• [Objective] In the listing below, find every line with the string "rigid" and pull it out.

• [Listed entries]
[start]

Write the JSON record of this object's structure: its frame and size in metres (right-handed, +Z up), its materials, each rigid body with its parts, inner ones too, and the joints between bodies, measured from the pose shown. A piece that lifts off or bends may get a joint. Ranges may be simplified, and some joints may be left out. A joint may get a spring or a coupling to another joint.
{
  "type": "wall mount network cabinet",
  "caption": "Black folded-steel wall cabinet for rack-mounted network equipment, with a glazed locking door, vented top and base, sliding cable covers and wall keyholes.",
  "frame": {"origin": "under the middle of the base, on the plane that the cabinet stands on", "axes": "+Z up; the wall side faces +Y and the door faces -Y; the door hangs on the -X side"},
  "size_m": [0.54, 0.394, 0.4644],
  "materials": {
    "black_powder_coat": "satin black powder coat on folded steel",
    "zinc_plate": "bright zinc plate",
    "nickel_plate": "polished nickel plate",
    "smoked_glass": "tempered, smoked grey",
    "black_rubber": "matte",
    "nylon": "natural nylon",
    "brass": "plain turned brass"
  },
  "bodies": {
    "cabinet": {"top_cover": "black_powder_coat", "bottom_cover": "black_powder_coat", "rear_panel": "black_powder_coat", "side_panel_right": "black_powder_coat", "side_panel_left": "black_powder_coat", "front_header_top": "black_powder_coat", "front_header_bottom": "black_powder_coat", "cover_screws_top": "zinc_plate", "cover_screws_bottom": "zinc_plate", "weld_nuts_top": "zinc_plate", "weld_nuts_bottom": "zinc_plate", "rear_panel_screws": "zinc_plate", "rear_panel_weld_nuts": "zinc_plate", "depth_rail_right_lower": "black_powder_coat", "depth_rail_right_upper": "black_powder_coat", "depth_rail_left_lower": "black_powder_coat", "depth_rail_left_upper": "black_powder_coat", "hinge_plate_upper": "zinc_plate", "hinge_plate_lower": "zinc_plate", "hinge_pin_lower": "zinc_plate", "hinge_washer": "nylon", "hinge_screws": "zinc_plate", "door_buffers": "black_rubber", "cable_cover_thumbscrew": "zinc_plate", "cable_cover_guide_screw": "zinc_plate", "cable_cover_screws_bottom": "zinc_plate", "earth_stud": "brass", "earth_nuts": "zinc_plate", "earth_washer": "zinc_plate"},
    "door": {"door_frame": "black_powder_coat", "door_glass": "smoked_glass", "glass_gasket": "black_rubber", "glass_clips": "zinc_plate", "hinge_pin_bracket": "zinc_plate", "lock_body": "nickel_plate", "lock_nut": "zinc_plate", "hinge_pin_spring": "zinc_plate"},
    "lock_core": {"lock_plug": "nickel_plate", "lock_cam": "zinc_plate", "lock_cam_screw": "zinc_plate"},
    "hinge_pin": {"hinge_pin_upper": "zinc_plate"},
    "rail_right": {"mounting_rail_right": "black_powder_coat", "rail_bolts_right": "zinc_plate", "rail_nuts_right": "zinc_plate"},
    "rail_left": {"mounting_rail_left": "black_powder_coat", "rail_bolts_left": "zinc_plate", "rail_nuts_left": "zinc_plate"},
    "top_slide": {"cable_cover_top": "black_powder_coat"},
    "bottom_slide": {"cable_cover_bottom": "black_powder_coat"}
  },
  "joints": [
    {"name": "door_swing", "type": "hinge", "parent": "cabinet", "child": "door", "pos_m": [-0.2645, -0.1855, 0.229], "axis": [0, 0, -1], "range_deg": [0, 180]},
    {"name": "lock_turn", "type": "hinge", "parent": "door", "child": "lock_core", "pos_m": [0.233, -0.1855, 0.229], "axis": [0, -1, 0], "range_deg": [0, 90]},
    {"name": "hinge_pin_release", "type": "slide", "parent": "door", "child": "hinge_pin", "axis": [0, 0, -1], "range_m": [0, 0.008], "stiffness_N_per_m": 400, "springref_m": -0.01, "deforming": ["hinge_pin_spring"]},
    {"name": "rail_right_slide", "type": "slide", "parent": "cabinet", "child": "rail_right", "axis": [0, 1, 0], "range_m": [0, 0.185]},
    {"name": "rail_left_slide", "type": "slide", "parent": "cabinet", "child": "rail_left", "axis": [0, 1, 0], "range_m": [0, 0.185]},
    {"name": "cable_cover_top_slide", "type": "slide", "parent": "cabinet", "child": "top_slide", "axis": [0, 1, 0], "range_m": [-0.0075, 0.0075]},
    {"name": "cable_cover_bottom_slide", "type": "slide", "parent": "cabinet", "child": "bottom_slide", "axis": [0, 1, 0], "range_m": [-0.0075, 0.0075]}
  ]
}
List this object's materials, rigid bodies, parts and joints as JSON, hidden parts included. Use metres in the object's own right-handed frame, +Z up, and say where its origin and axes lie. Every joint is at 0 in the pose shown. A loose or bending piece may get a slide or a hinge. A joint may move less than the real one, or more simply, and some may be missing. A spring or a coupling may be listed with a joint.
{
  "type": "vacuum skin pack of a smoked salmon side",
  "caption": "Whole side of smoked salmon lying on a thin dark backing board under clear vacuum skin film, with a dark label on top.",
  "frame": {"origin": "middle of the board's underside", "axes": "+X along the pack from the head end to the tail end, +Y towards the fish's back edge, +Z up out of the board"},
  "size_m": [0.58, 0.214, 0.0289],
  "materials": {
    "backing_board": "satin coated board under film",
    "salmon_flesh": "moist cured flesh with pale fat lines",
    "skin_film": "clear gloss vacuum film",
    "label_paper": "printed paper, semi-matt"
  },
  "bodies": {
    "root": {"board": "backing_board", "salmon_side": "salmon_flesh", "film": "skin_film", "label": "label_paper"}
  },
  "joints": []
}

[end]
[start]

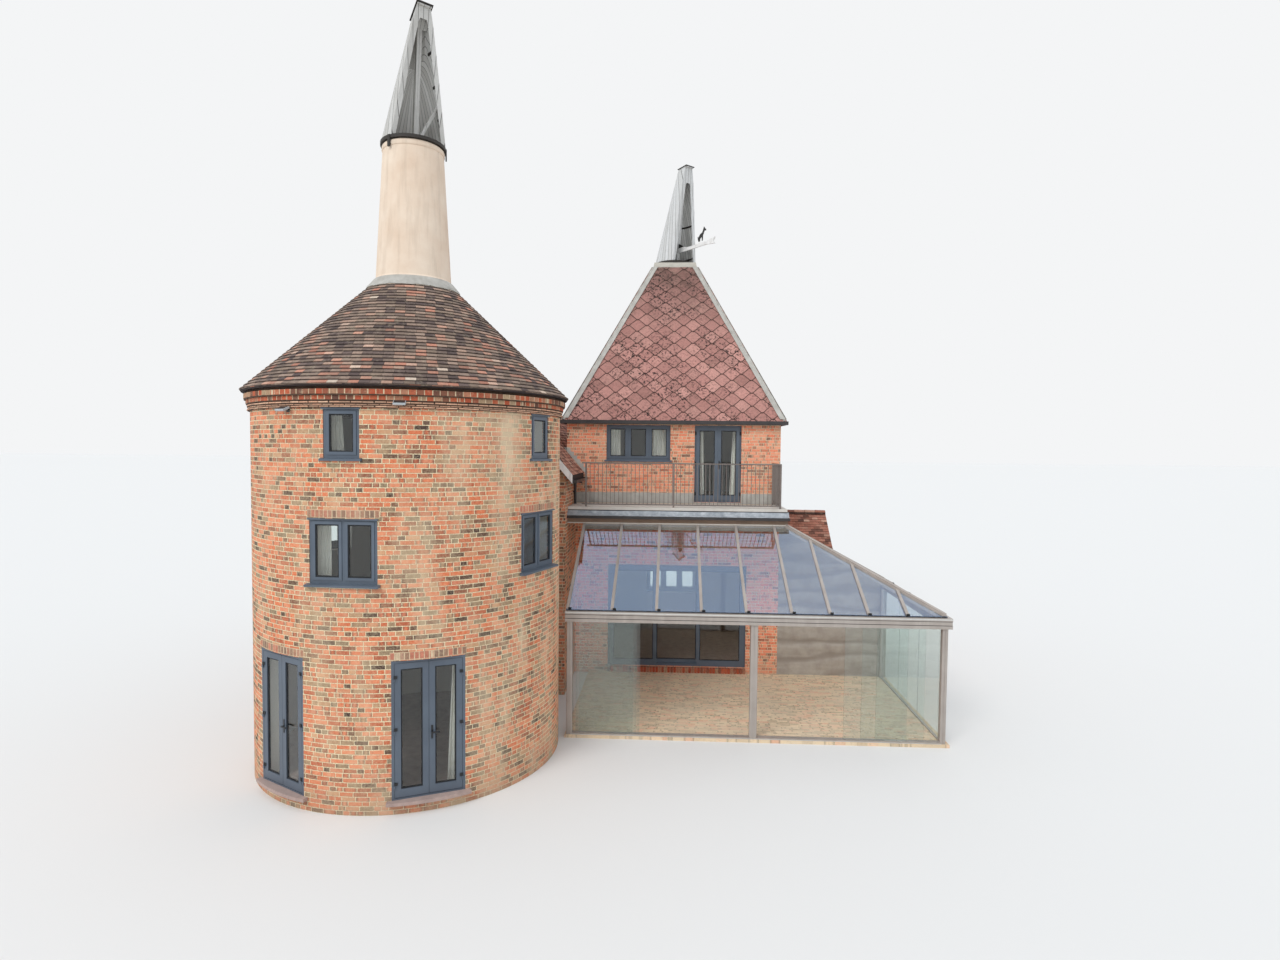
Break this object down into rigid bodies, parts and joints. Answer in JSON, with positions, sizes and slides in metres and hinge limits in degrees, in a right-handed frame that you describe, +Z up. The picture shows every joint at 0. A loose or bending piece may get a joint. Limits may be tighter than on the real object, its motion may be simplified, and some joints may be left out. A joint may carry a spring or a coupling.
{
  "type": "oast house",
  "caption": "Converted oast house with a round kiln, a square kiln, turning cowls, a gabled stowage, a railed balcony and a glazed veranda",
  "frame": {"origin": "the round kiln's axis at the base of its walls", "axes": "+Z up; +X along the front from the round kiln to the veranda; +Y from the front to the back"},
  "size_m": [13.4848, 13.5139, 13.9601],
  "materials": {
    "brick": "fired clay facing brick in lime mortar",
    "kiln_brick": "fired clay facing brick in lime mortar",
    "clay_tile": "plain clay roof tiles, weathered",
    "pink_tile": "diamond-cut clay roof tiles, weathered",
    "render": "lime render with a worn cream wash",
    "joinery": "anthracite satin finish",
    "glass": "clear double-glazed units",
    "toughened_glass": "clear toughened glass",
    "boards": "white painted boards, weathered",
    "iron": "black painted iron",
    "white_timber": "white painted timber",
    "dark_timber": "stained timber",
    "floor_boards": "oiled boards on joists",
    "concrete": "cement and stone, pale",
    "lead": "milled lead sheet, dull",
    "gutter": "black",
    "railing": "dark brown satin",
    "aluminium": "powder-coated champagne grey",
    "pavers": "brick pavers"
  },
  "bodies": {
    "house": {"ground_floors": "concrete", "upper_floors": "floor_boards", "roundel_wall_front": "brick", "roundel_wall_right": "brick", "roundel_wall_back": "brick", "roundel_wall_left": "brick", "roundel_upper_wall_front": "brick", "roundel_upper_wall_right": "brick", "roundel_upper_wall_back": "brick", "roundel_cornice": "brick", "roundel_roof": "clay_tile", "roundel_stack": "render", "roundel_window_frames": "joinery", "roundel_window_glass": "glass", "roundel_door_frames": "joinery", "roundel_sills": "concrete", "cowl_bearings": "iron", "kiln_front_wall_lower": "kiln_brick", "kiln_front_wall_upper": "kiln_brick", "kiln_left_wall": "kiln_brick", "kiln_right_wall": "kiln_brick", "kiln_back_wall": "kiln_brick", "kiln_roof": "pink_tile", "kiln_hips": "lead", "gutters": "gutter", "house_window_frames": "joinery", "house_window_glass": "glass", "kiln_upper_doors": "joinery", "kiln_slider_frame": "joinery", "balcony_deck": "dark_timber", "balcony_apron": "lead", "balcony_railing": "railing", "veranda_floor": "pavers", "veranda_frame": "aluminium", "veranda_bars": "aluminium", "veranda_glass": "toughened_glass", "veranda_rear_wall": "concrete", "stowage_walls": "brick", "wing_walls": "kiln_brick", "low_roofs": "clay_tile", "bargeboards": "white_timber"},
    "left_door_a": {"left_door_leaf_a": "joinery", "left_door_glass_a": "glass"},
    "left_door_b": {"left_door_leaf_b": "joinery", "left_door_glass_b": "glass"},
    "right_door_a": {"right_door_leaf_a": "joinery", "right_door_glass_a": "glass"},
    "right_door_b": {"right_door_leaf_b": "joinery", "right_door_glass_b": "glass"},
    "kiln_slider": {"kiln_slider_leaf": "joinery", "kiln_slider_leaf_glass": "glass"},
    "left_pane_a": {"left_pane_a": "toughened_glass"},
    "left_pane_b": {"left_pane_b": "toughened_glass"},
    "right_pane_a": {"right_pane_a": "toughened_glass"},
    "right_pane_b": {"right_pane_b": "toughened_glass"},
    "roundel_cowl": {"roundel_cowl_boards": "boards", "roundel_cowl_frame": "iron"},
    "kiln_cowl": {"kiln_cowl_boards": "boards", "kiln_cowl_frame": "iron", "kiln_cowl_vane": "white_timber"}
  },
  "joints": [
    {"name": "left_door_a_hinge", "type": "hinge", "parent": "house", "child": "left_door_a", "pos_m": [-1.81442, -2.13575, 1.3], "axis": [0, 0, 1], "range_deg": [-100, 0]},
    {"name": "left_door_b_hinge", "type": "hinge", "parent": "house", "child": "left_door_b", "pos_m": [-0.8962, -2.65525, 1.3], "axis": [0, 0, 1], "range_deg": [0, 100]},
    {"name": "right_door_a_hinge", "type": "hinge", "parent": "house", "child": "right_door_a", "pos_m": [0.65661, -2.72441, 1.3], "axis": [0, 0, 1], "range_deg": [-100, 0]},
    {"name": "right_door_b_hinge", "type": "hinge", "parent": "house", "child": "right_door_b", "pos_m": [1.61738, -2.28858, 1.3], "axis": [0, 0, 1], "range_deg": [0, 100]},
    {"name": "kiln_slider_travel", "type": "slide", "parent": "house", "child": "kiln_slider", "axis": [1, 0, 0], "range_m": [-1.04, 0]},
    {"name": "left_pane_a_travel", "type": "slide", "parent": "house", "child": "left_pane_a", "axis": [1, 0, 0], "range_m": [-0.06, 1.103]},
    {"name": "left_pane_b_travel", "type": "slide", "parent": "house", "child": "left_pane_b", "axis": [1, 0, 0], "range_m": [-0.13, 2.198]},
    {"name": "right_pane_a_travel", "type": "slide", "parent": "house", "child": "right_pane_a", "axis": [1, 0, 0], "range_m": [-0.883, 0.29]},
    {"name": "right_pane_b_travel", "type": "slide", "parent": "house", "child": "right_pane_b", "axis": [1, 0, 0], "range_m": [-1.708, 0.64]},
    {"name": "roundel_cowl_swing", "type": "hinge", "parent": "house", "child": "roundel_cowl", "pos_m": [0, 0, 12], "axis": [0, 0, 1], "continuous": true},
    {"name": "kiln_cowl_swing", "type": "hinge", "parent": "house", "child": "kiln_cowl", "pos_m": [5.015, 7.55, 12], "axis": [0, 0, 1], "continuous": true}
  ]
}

[end]
[start]

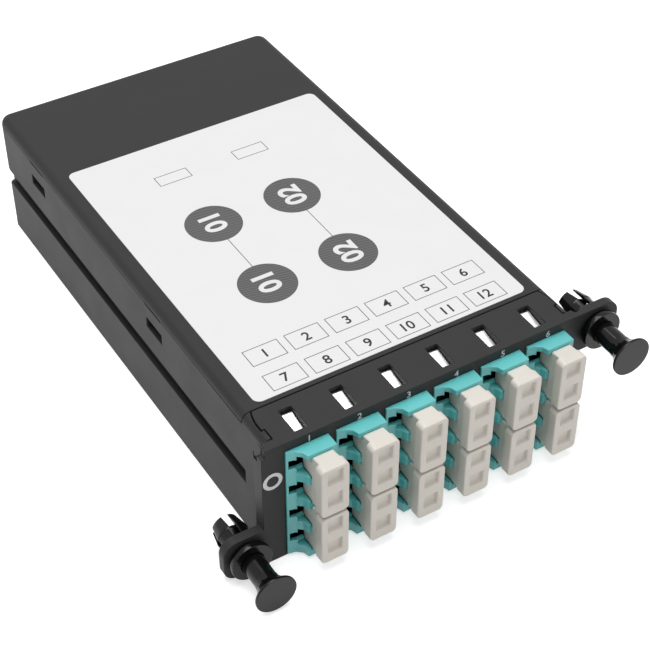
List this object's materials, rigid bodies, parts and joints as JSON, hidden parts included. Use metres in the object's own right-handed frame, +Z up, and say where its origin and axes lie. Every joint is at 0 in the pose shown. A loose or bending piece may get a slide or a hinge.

[end]

• [Written answer]
Write the JSON record of this object's structure: its frame and size in metres (right-handed, +Z up), its materials, each rigid body with its parts, inner ones too, and the joints between bodies, measured from the pose shown. A piece that lifts off or bends may get a joint. Ranges may be simplified, and some joints may be left out. A joint may get a spring or a coupling to another joint.
List this object's materials, rigid bodies, parts and joints as JSON, hidden parts included. Use metres in the object's own right-handed frame, +Z up, and say where its origin and axes lie. Every joint is at 0 in the pose shown. A loose or bending piece may get a slide or a hinge. A joint may move less than the real one, or more simply, and some may be missing. A spring or a coupling may be listed with a joint.
Break this object down into rigid bodies, parts and joints. Answer in JSON, with positions, sizes and slides in metres and hinge limits in degrees, in a right-handed frame that you describe, +Z up. The picture shows every joint at 0. A loose or bending piece may get a joint. Limits may be tighter than on the real object, its motion may be simplified, and some joints may be left out. A joint may carry a spring or a coupling.
List this object's materials, rigid bodies, parts and joints as JSON, hidden parts included. Use metres in the object's own right-handed frame, +Z up, and say where its origin and axes lie. Every joint is at 0 in the pose shown. A loose or bending piece may get a slide or a hinge.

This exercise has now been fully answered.